Et celle-ci a été assouvie lorsque nous sommes passés à la vitesse supérieure en voyant le jeu tourner. Premiers constats : David Cage fait du David Cage et recycle nombre d'éléments d'Heavy Rain. Même prise en main au Move et au Sixaxis, même ambiance musicale avec des thèmes à peine différents, "gameplay" majoritairement basé sur des QTE, rythme très similaire... Bref, l'idée est manifestement d'imposer par la force une vision du jeu vidéo déjà prônée dans Heavy Rain. Ceux qui ont apprécié ce titre ne s'en plaindront pas ! Mais outre ces quelques petits soucis de renouvellement, il faut bien avouer que la phase de gameplay qui nous a été présentée fut étonnante à bien des égards. Celle-ci se déroule à un tout autre moment de la vie de Jodie et nous permet d'en savoir beaucoup plus sur ses pouvoirs surnaturels. Ainsi, on constate très vite qu'elle possède la capacité d'investir n'importe quel corps par la simple force de la pensée. Un sympathique effet visuel accompagne le déplacement de son esprit vers sa cible, déterminée après avoir survolé la scène, un peu comme le shift de Driver San Francisco. Dès lors qu'elle incarne l'un de ses assaillants, la fugitive peut lui faire faire n'importe quoi : la délivrer d'une cellule en lui donnant la clé, balancer une grenade destinée à faire exploser un barrage de police, sniper tout ce qui bouge, bref, débloquer n'importe quelle situation. Nous ne nous attendions pas à cela mais le papa de Beyond nous avait prévenus : il va y avoir de l'action !

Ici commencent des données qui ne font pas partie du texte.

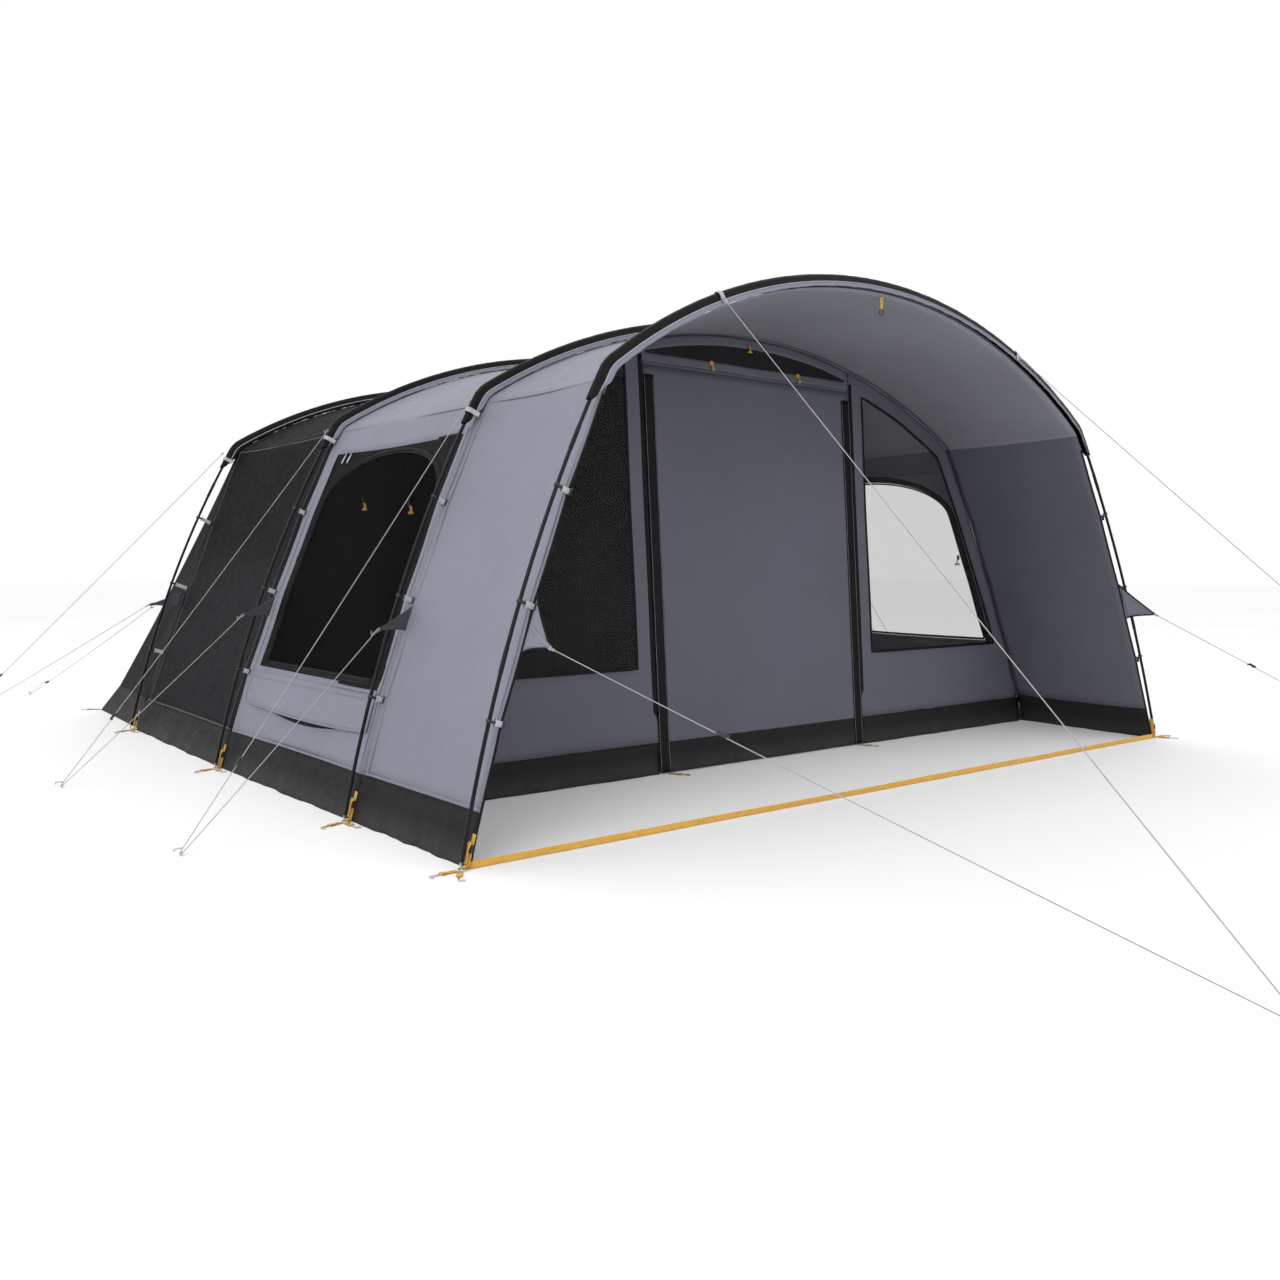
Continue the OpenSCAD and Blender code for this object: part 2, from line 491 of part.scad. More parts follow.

Avec Beyond, David Cage et ses équipes ne remettent aucunement en question leur envie obsessionnelle de casser les codes du jeu vidéo. Provoquer l'émotion, poser des problématiques, inciter le joueur à établir ses propres théories... Autant de missions que Beyond semble être tout à fait capable de remplir, bien aidé par une réalisation et une motion capture maîtrisées. Mais ce n'est pas tout puisque le gameplay, malgré d'imposantes similitudes avec Heavy Rain, utilisera massivement les compétences psychiques de l’héroïne, au point de faire de Beyond un titre rappelant vaguement Psi-Ops ou Second Sight.